**Do this:** Write each line out again exactly as written.

══════════

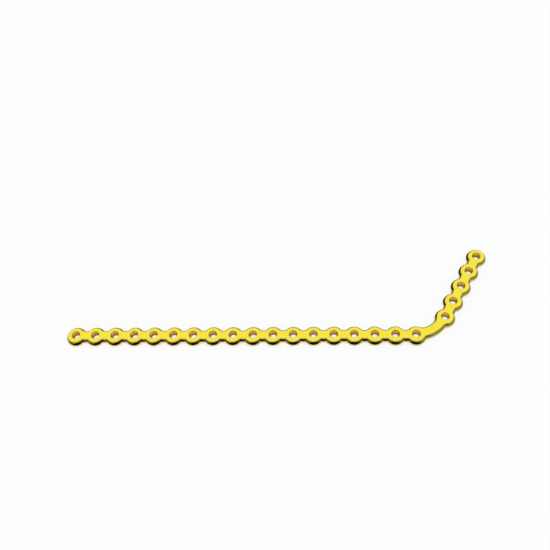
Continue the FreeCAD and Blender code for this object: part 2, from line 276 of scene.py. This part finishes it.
def outline_arc(center, radius, first, last, steps, hollow=False):
    """Samples of the outline along an arc. A hollow arc has the metal outside it."""
    samples = []
    for angle in arc_angles(first, last, steps):
        ray = direction(angle)
        samples.append(edge_sample(center + ray * radius, -ray if hollow else ray))
    return samples


def cut_samples(middle, corner):
    """Samples of a line across a neck or the bar, from its middle up to the edge's sample."""
    samples = []
    for step in range(NECK_STEPS):
        share = step / NECK_STEPS
        top = middle["top"].lerp(corner["top"], share)
        under = middle["under"].lerp(corner["under"], share)
        samples.append({"edge": None, "top": top, "under": under})
    return samples


def touching_center(first, first_reach, second, second_reach, side):
    """The center at one distance from the first point and another from the second."""
    between = second - first
    gap = between.length
    along = (first_reach**2 - second_reach**2 + gap**2) / (2 * gap)
    across = math.sqrt(first_reach**2 - along**2)
    axis = between / gap
    return first + axis * along + left_of(axis) * across * side


def hole_centers():
    """The screw holes' plan positions in millimetres, in the order of their names."""
    holes = [m for m in frame["record"]["mounts"] if m["name"].startswith("screw_hole_")]
    holes.sort(key=lambda mount: mount["name"])
    return [Vector(mount["pos_m"][:2]) / MM for mount in holes]


def cap_quarter(center, end, side):
    """A quarter of an eyelet at an arm's free end, from its end to its side."""
    return outline_arc(center, LOBE_RADIUS, end, side, NECK_STEPS + HOLLOW_STEPS + LOBE_STEPS)


def joined_quarter(center, side, middle, hollow):
    """A quarter of an eyelet from a line across the plate, past a hollow arc, to its side."""
    cut = cut_samples(middle, hollow[0])
    touch = (hollow[-1]["edge"] - center).normalized()
    lobe = outline_arc(center, LOBE_RADIUS, touch, side, LOBE_STEPS)
    return cut + hollow + lobe[1:]


def neck_quarter(center, end, side, pitch):
    """A quarter of an eyelet from a neck's middle, along its straight side, to the eyelet's side."""
    half = NECK_WIDTH / 2
    along = math.sqrt((LOBE_RADIUS + NECK_HOLLOW) ** 2 - (half + NECK_HOLLOW) ** 2)
    hollow_center = center + end * along + side * (half + NECK_HOLLOW)
    to_lobe = (center - hollow_center).normalized()
    hollow = outline_arc(hollow_center, NECK_HOLLOW, -side, to_lobe, HOLLOW_STEPS, hollow=True)
    middle = center + end * pitch / 2
    straight = []
    for step in range(STRAIGHT_STEPS):
        point = (middle + side * half).lerp(hollow[0]["edge"], step / STRAIGHT_STEPS)
        straight.append(edge_sample(point, side))
    return joined_quarter(center, side, {"top": middle, "under": middle}, straight + hollow)


def bar_hollow(center, bend_center, inner, forward):
    """The hollow arc where the bar meets an eyelet, from the bar's side to the eyelet."""
    radius = INNER_HOLLOW if inner else OUTER_HOLLOW
    if inner:
        reach = BEND_RADIUS - BEND_WIDTH / 2 - radius
    else:
        reach = BEND_RADIUS + BEND_WIDTH / 2 + radius
    side = -1 if forward else 1
    hollow_center = touching_center(center, LOBE_RADIUS + radius, bend_center, reach, side)
    away = (hollow_center - bend_center).normalized()
    to_bar = away if inner else -away
    to_lobe = (center - hollow_center).normalized()
    return outline_arc(hollow_center, radius, to_bar, to_lobe, HOLLOW_STEPS, hollow=True)


def bar_end(center, bend_center, forward):
    """The bar's joint with an eyelet: both hollow arcs and the middle of the line between them."""
    inner = bar_hollow(center, bend_center, True, forward)
    outer = bar_hollow(center, bend_center, False, forward)
    middle = {key: (inner[0][key] + outer[0][key]) / 2 for key in ("top", "under")}
    return {"inner": inner, "outer": outer, "middle": middle}


def groove_drop(distance, ring):
    """How far the top lies below its level at a distance from a hole with a raised ring."""
    return GROOVE_DEPTH * smooth_step((distance - ring) / GROOVE_SLOPE + 0.5)


def thread_ridge(angle, height):
    """How far the thread stands in from its root at an angle and height."""
    turn = (height / THREAD_PITCH - angle / (2 * math.pi)) % 1.0
    tooth = 1 - abs(2 * turn - 1)
    flank = smooth_step((tooth - 0.5) * THREAD_STEEPNESS + 0.5)
    from_ends = min(height - LEAD_OUT, THREAD_TOP - height)
    return THREAD_HEIGHT * flank * smooth_step(from_ends / THREAD_FADE)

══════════

**Correct result:**
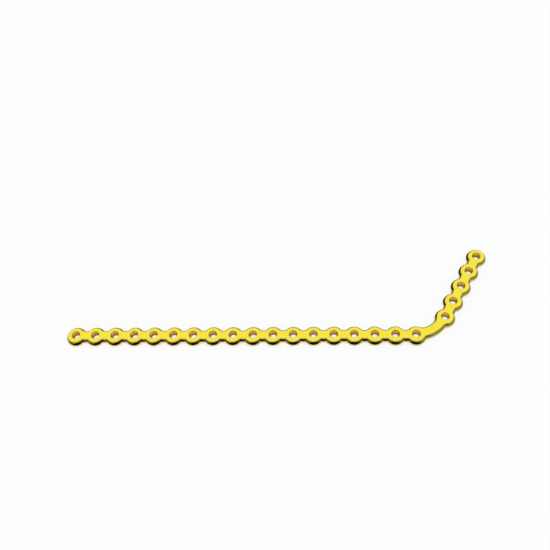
Continue the FreeCAD and Blender code for this object: part 2, from line 276 of scene.py. This part finishes it.
def outline_arc(center, radius, first, last, steps, hollow=False):
    """Samples of the outline along an arc. A hollow arc has the metal outside it."""
    samples = []
    for angle in arc_angles(first, last, steps):
        ray = direction(angle)
        samples.append(edge_sample(center + ray * radius, -ray if hollow else ray))
    return samples


def cut_samples(middle, corner):
    """Samples of a line across a neck or the bar, from its middle up to the edge's sample."""
    samples = []
    for step in range(NECK_STEPS):
        share = step / NECK_STEPS
        top = middle["top"].lerp(corner["top"], share)
        under = middle["under"].lerp(corner["under"], share)
        samples.append({"edge": None, "top": top, "under": under})
    return samples


def touching_center(first, first_reach, second, second_reach, side):
    """The center at one distance from the first point and another from the second."""
    between = second - first
    gap = between.length
    along = (first_reach**2 - second_reach**2 + gap**2) / (2 * gap)
    across = math.sqrt(first_reach**2 - along**2)
    axis = between / gap
    return first + axis * along + left_of(axis) * across * side


def hole_centers():
    """The screw holes' plan positions in millimetres, in the order of their names."""
    holes = [m for m in frame["record"]["mounts"] if m["name"].startswith("screw_hole_")]
    holes.sort(key=lambda mount: mount["name"])
    return [Vector(mount["pos_m"][:2]) / MM for mount in holes]


def cap_quarter(center, end, side):
    """A quarter of an eyelet at an arm's free end, from its end to its side."""
    return outline_arc(center, LOBE_RADIUS, end, side, NECK_STEPS + HOLLOW_STEPS + LOBE_STEPS)


def joined_quarter(center, side, middle, hollow):
    """A quarter of an eyelet from a line across the plate, past a hollow arc, to its side."""
    cut = cut_samples(middle, hollow[0])
    touch = (hollow[-1]["edge"] - center).normalized()
    lobe = outline_arc(center, LOBE_RADIUS, touch, side, LOBE_STEPS)
    return cut + hollow + lobe[1:]


def neck_quarter(center, end, side, pitch):
    """A quarter of an eyelet from a neck's middle, along its straight side, to the eyelet's side."""
    half = NECK_WIDTH / 2
    along = math.sqrt((LOBE_RADIUS + NECK_HOLLOW) ** 2 - (half + NECK_HOLLOW) ** 2)
    hollow_center = center + end * along + side * (half + NECK_HOLLOW)
    to_lobe = (center - hollow_center).normalized()
    hollow = outline_arc(hollow_center, NECK_HOLLOW, -side, to_lobe, HOLLOW_STEPS, hollow=True)
    middle = center + end * pitch / 2
    straight = []
    for step in range(STRAIGHT_STEPS):
        point = (middle + side * half).lerp(hollow[0]["edge"], step / STRAIGHT_STEPS)
        straight.append(edge_sample(point, side))
    return joined_quarter(center, side, {"top": middle, "under": middle}, straight + hollow)


def bar_hollow(center, bend_center, inner, forward):
    """The hollow arc where the bar meets an eyelet, from the bar's side to the eyelet."""
    radius = INNER_HOLLOW if inner else OUTER_HOLLOW
    if inner:
        reach = BEND_RADIUS - BEND_WIDTH / 2 - radius
    else:
        reach = BEND_RADIUS + BEND_WIDTH / 2 + radius
    side = -1 if forward else 1
    hollow_center = touching_center(center, LOBE_RADIUS + radius, bend_center, reach, side)
    away = (hollow_center - bend_center).normalized()
    to_bar = away if inner else -away
    to_lobe = (center - hollow_center).normalized()
    return outline_arc(hollow_center, radius, to_bar, to_lobe, HOLLOW_STEPS, hollow=True)


def bar_end(center, bend_center, forward):
    """The bar's joint with an eyelet: both hollow arcs and the middle of the line between them."""
    inner = bar_hollow(center, bend_center, True, forward)
    outer = bar_hollow(center, bend_center, False, forward)
    middle = {key: (inner[0][key] + outer[0][key]) / 2 for key in ("top", "under")}
    return {"inner": inner, "outer": outer, "middle": middle}


def groove_drop(distance, ring):
    """How far the top lies below its level at a distance from a hole with a raised ring."""
    return GROOVE_DEPTH * smooth_step((distance - ring) / GROOVE_SLOPE + 0.5)


def thread_ridge(angle, height):
    """How far the thread stands in from its root at an angle and height."""
    turn = (height / THREAD_PITCH - angle / (2 * math.pi)) % 1.0
    tooth = 1 - abs(2 * turn - 1)
    flank = smooth_step((tooth - 0.5) * THREAD_STEEPNESS + 0.5)
    from_ends = min(height - LEAD_OUT, THREAD_TOP - height)
    return THREAD_HEIGHT * flank * smooth_step(from_ends / THREAD_FADE)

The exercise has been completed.